* Task brief
In the listing below, find the line that contains "doc.recompute()" and the line that contains "obj.parent = empty". Quote both and every line between them, exactly, and nothing more.

□ □ □

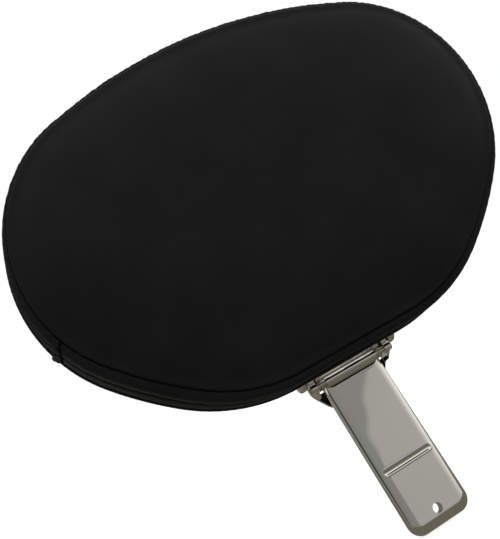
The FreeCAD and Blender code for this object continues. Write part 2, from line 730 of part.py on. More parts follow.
# Disc springs: squeezed by the nut, they give the fold its drag.
disc_springs = ring(new_body("disc_springs"), "spring_radius", "pin_radius + running_gap",
                    "washer_seat", "spring_stack")
on_yoke(disc_springs)
nodes.append(disc_springs)

# Lock nut: a hexagon with a rounded collar.
pin_nut = new_body("pin_nut")
hexagon = polygon(pin_nut, "nut_line", "YZ_Plane", flats(6, "nut_flats"), "nut_seat")
pad(pin_nut, "nut_hexagon", hexagon, "nut_thick")
collar_line = circles(pin_nut, "collar_line", "YZ_Plane", [("0", "0")], "nut_collar_radius", "nut_seat")
pad(pin_nut, "nut_collar", collar_line, "nut_thick + nut_collar_thick")
nut_bore_line = circles(pin_nut, "nut_bore_line", "YZ_Plane", [("0", "0")], "pin_radius + running_gap",
                        "nut_seat")
pocket(pin_nut, "nut_bore", nut_bore_line, "nut_thick + nut_collar_thick", reversed_way=True)
on_yoke(pin_nut)
nodes.append(pin_nut)

# Stop rod, with the polished sleeve on it and a clip outside each ear.
stop_rod = new_body("stop_rod")
rod_line = circles(stop_rod, "rod_line", "YZ_Plane", [("rod_y", "rod_z")], "rod_radius")
pad(stop_rod, "rod_run", rod_line, "2 * (yoke_half_width + rod_end_spare)", both_ways=True)
on_yoke(stop_rod)
nodes.append(stop_rod)

stop_sleeve = new_body("stop_sleeve")
SLEEVE_RUN = "2 * (cheek_inside - sleeve_end_gap)"
sleeve_line = circles(stop_sleeve, "sleeve_line", "YZ_Plane", [("rod_y", "rod_z")], "sleeve_radius")
pad(stop_sleeve, "sleeve_run", sleeve_line, SLEEVE_RUN, both_ways=True)
sleeve_bore_line = circles(stop_sleeve, "sleeve_bore_line", "YZ_Plane", [("rod_y", "rod_z")],
                           "rod_radius + running_gap")
pocket(stop_sleeve, "sleeve_bore", sleeve_bore_line, SLEEVE_RUN, both_ways=True)
on_yoke(stop_sleeve)
nodes.append(stop_sleeve)

clips = []
CLIP_SPOTS = (
    ("right", "yoke_half_width + seam_gap"),
    ("left", "-yoke_half_width - seam_gap - clip_thick"),
)
for side, start in CLIP_SPOTS:
    clip = new_body("rod_clip_" + side)
    pad(clip, "clip_disc_" + side,
        circles(clip, "clip_rim_" + side, "YZ_Plane", [("rod_y", "rod_z")], "clip_radius", start),
        "clip_thick")
    pocket(clip, "clip_bore_" + side,
           circles(clip, "clip_eye_" + side, "YZ_Plane", [("rod_y", "rod_z")], "rod_radius + running_gap",
                   start),
           "clip_thick", reversed_way=True)
    mouth = polygon(clip, "clip_mouth_" + side, "YZ_Plane", (
        ("rod_y - clip_mouth / 2", "rod_z"),
        ("rod_y + clip_mouth / 2", "rod_z"),
        ("rod_y + clip_mouth / 2", "rod_z - 2 * clip_radius"),
        ("rod_y - clip_mouth / 2", "rod_z - 2 * clip_radius"),
    ), start)
    pocket(clip, "clip_opening_" + side, mouth, "clip_thick", reversed_way=True)
    on_yoke(clip)
    clips.append(clip)
rod_clips = doc.addObject("Part::Compound", "rod_clips")
rod_clips.Label = "rod_clips"
rod_clips.Links = clips
nodes.append(rod_clips)

# Yoke: a second channel of the same plate, welded behind the post's top, its ears reaching forward
# round the pin and the stop rod. It is its section, its side view and its front view in one.
yoke_run = new_body("yoke_section")
yoke_line = polygon(yoke_run, "yoke_line", "XY_Plane", (
    ("-yoke_half_width", "yoke_rear"),
    ("-yoke_half_width", "-rod_reach - rod_boss"),
    ("-ear_inside", "-rod_reach - rod_boss"),
    ("-ear_inside", "post_thick / 2"),
    ("ear_inside", "post_thick / 2"),
    ("ear_inside", "-rod_reach - rod_boss"),
    ("yoke_half_width", "-rod_reach - rod_boss"),
    ("yoke_half_width", "yoke_rear"),
), "-yoke_low")
pad(yoke_run, "yoke_channel", yoke_line, "yoke_low + yoke_lobe")
round_edges(yoke_run, "yoke_outer_bends", "bend_radius + plate",
            channel_bends("yoke_rear", "yoke_half_width"))
round_edges(yoke_run, "yoke_inner_bends", "bend_radius", channel_bends("post_thick / 2", "ear_inside"))
on_yoke(yoke_run)

yoke_side = new_body("yoke_side")
yoke_side_line = polygon(yoke_side, "yoke_side_line", "YZ_Plane", (
    ("yoke_rear", "-yoke_low"),
    ("yoke_rear", "sqrt(yoke_lobe^2 - yoke_rear^2)"),
    ("0", "0"),
    ("rod_y - rod_boss * cos(rod_angle)", "rod_z - rod_boss * sin(rod_angle)"),
    ("post_thick / 2", "-yoke_waist - plate"),
    ("post_thick / 2", "-yoke_low"),
))
pad(yoke_side, "yoke_side_blank", yoke_side_line, "2 * yoke_half_width", both_ways=True)
yoke_lobe_line = circles(yoke_side, "yoke_lobe_line", "YZ_Plane", [("0", "0")], "yoke_lobe")
pad(yoke_side, "yoke_lobe_round", yoke_lobe_line, "2 * yoke_half_width", both_ways=True)
yoke_boss_line = circles(yoke_side, "yoke_boss_line", "YZ_Plane", [("rod_y", "rod_z")], "rod_boss")
pad(yoke_side, "yoke_boss", yoke_boss_line, "2 * yoke_half_width", both_ways=True)
yoke_pin_line = circles(yoke_side, "yoke_pin_line", "YZ_Plane", [("0", "0")], "pin_radius + running_gap")
pocket(yoke_side, "yoke_pin_hole", yoke_pin_line, "2 * yoke_half_width", both_ways=True)
yoke_rod_line = circles(yoke_side, "yoke_rod_line", "YZ_Plane", [("rod_y", "rod_z")],
                        "rod_radius + running_gap")
pocket(yoke_side, "yoke_rod_hole", yoke_rod_line, "2 * yoke_half_width", both_ways=True)
on_yoke(yoke_side)

yoke_front = new_body("yoke_front")
yoke_front_line = polygon(yoke_front, "yoke_front_line", "XZ_Plane", (
    ("-yoke_half_width", "yoke_lobe"),
    ("-yoke_half_width", "-yoke_shoulder"),
    ("-post_half_width", "-yoke_waist"),
    ("-yoke_foot_half_width", "-yoke_waist - plate"),
    ("-yoke_foot_half_width", "-yoke_low"),
    ("yoke_foot_half_width", "-yoke_low"),
    ("yoke_foot_half_width", "-yoke_waist - plate"),
    ("post_half_width", "-yoke_waist"),
    ("yoke_half_width", "-yoke_shoulder"),
    ("yoke_half_width", "yoke_lobe"),
))
pad(yoke_front, "yoke_front_blank", yoke_front_line, "2 * yoke_depth", both_ways=True)


def shoulder_edges(edge):
    """The yoke's shoulders and its foot, seen from the front."""
    if not parallel_to(BACK)(edge):
        return False
    return edge.CenterOfMass.z < 0


round_edges(yoke_front, "yoke_shoulder_rounds", "plate / 2", shoulder_edges)
window_line = polygon(yoke_front, "window_line", "XZ_Plane", (
    ("-ear_inside", "-post_top_gap"),
    ("ear_inside", "-post_top_gap"),
    ("ear_inside", "2 * yoke_lobe"),
    ("-ear_inside", "2 * yoke_lobe"),
))
pocket(yoke_front, "window", window_line, "2 * yoke_depth", both_ways=True)
on_yoke(yoke_front)
nodes.append(combined("Part::MultiCommon", "hinge_yoke", [yoke_run, yoke_side, yoke_front]))

# Post: flat bar with rolled-over edges, rounded at the lower end, with a pressed locating groove
# across its face and the retaining hole below that.
post = new_body("post")
post_line = polygon(post, "post_line", "XZ_Plane", (
    ("-post_half_width", "-hole_to_end"),
    ("post_half_width", "-hole_to_end"),
    ("post_half_width", "pin_height - post_top_gap"),
    ("-post_half_width", "pin_height - post_top_gap"),
))
pad(post, "post_bar", post_line, "post_thick", both_ways=True)


def lower_corners(edge):
    if not parallel_to(BACK)(edge):
        return False
    return edge.CenterOfMass.z < 0


def faces_rim(edge):
    """Every edge of the two broad faces, apart from those along the top."""
    middle = edge.CenterOfMass
    on_face = all(abs(abs(v.Point.y) - number("post_thick / 2")) < NEAR for v in edge.Vertexes)
    along_top = abs(middle.z - number("pin_height - post_top_gap")) < NEAR
    return on_face and not parallel_to(BACK)(edge) and not along_top


round_edges(post, "post_end_corners", "post_corner", lower_corners)
round_edges(post, "post_rolled_edges", "post_edge", faces_rim)


def slot_line(body, name):
    """The locating groove's outline: two lines and two half circles."""
    sketch = new_sketch(body, name, "XZ_Plane", "post_thick / 2")
    height = number("groove_height")
    half_width = number("groove_half_width")
    straight = number("groove_half_length - groove_half_width")
    quarter = math.pi / 2
    low = height - half_width
    high = height + half_width
    right_end = Part.Circle(V(straight, height, 0), UP, half_width)
    left_end = Part.Circle(V(-straight, height, 0), UP, half_width)
    sketch.addGeometry(Part.LineSegment(V(-straight, low, 0), V(straight, low, 0)))
    sketch.addGeometry(Part.ArcOfCircle(right_end, -quarter, quarter))
    sketch.addGeometry(Part.LineSegment(V(straight, high, 0), V(-straight, high, 0)))
    sketch.addGeometry(Part.ArcOfCircle(left_end, quarter, 3 * quarter))
    for i in range(4):
        sketch.addConstraint(Sketcher.Constraint("Tangent", i, 2, (i + 1) % 4, 1))
    sketch.addConstraint(Sketcher.Constraint("Horizontal", 0))
    measure(sketch, "Radius", (1,), "groove_half_width")
    measure(sketch, "DistanceX", (-1, 1, 1, 3), "groove_half_length - groove_half_width")
    measure(sketch, "DistanceX", (3, 3, -1, 1), "groove_half_length - groove_half_width")
    measure(sketch, "DistanceY", (-1, 1, 1, 3), "groove_height")
    return sketch


pocket(post, "locating_groove", slot_line(post, "groove_line"), "groove_depth")


def groove_mouth(edge):
    """Where the groove's walls meet the post's face, and where they meet its floor."""
    middle = edge.CenterOfMass
    near = abs(middle.z - number("groove_height")) < number("groove_half_width") + NEAR
    floor = -number("post_thick / 2 - groove_depth")
    return near and abs(middle.y - floor) < NEAR and not parallel_to(BACK)(edge)


round_edges(post, "groove_floor_round", "groove_round", groove_mouth)
post_hole_line = circles(post, "post_hole_line", "XZ_Plane", [("0", "0")], "hole_radius")
pocket(post, "retaining_hole", post_hole_line, "post_thick * 2", both_ways=True)
on_post(post)
nodes.append(post)

doc.recompute()
for thing in doc.Objects:
    if "Invalid" in thing.State or "Error" in thing.State:
        raise ValueError("%s did not rebuild: %s" % (thing.Name, thing.State))
for node in nodes:
    if node.Shape.isNull() or not node.Shape.isValid():
        raise ValueError(node.Label + " has no sound shape")

os.makedirs("parts", exist_ok=True)
for node in nodes:
    node.Shape.exportStep("parts/%s.step" % node.Label)
    print(node.Label, len(node.Shape.Solids), round(node.Shape.Volume), node.Shape.BoundBox)
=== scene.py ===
"""Folding backrest for a motorcycle rider: the look of each piece over the solid model."""
import math
import bpy
import numpy as np
from mathutils import Matrix, Vector


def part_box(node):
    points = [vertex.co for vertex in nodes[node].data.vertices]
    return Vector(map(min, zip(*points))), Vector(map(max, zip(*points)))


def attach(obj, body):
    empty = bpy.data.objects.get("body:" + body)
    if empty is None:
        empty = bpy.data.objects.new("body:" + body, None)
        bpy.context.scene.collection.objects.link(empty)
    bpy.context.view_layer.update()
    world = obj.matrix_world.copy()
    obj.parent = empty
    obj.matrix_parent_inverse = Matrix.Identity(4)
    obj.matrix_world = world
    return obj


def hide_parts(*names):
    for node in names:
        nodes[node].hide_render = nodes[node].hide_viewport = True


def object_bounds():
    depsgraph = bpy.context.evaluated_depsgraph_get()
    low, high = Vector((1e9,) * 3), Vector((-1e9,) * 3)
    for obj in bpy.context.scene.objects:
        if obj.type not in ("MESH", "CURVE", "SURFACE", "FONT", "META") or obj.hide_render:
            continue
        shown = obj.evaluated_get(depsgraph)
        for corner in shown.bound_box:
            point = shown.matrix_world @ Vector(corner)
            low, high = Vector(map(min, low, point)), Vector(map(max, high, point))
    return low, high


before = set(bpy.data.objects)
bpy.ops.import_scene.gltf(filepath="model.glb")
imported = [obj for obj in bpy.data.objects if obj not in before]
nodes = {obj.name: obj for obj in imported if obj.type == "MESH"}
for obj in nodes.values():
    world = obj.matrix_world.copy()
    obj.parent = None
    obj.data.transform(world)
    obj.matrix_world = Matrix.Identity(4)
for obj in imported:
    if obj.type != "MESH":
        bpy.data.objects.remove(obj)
solid_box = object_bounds()

# Post: a flat steel bar with rolled-over edges, polished and plated. The locating groove is pressed
# across its face, and the retaining hole is punched near the lower end. Heights along the bar are
# from the middle of that hole.
PLATING_COLOUR = (0.82, 0.815, 0.775)
TONE_EDGES = (0.35, 0.65)
POST_LEAN = math.radians(13)
HALF_WIDTH, HALF_THICK, END_CORNER = 0.0225, 0.004, 0.009
LOW_END, HIGH_END = -0.010, 0.1015
FACE_ROLL, BACK_ROLL, ROLL_FULLNESS = 0.0074, 0.0034, 2.7
GROOVE_AT, GROOVE_RUN, GROOVE_WIDE, GROOVE_DEEP = 0.0334, 0.0162, 0.0020, 0.0009
GROOVE_FULLNESS = 1.4
LIP_RISE, LIP_OUT, LIP_WIDE = 0.00018, 0.0003, 0.0005
HOLE_RADIUS, HOLE_SIDES, PUNCH_REACH = 0.00325, 64, 0.012
SHARP_OVER = math.radians(50)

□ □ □

* Written response
doc.recompute()
for thing in doc.Objects:
    if "Invalid" in thing.State or "Error" in thing.State:
        raise ValueError("%s did not rebuild: %s" % (thing.Name, thing.State))
for node in nodes:
    if node.Shape.isNull() or not node.Shape.isValid():
        raise ValueError(node.Label + " has no sound shape")

os.makedirs("parts", exist_ok=True)
for node in nodes:
    node.Shape.exportStep("parts/%s.step" % node.Label)
    print(node.Label, len(node.Shape.Solids), round(node.Shape.Volume), node.Shape.BoundBox)
=== scene.py ===
"""Folding backrest for a motorcycle rider: the look of each piece over the solid model."""
import math
import bpy
import numpy as np
from mathutils import Matrix, Vector


def part_box(node):
    points = [vertex.co for vertex in nodes[node].data.vertices]
    return Vector(map(min, zip(*points))), Vector(map(max, zip(*points)))


def attach(obj, body):
    empty = bpy.data.objects.get("body:" + body)
    if empty is None:
        empty = bpy.data.objects.new("body:" + body, None)
        bpy.context.scene.collection.objects.link(empty)
    bpy.context.view_layer.update()
    world = obj.matrix_world.copy()
    obj.parent = empty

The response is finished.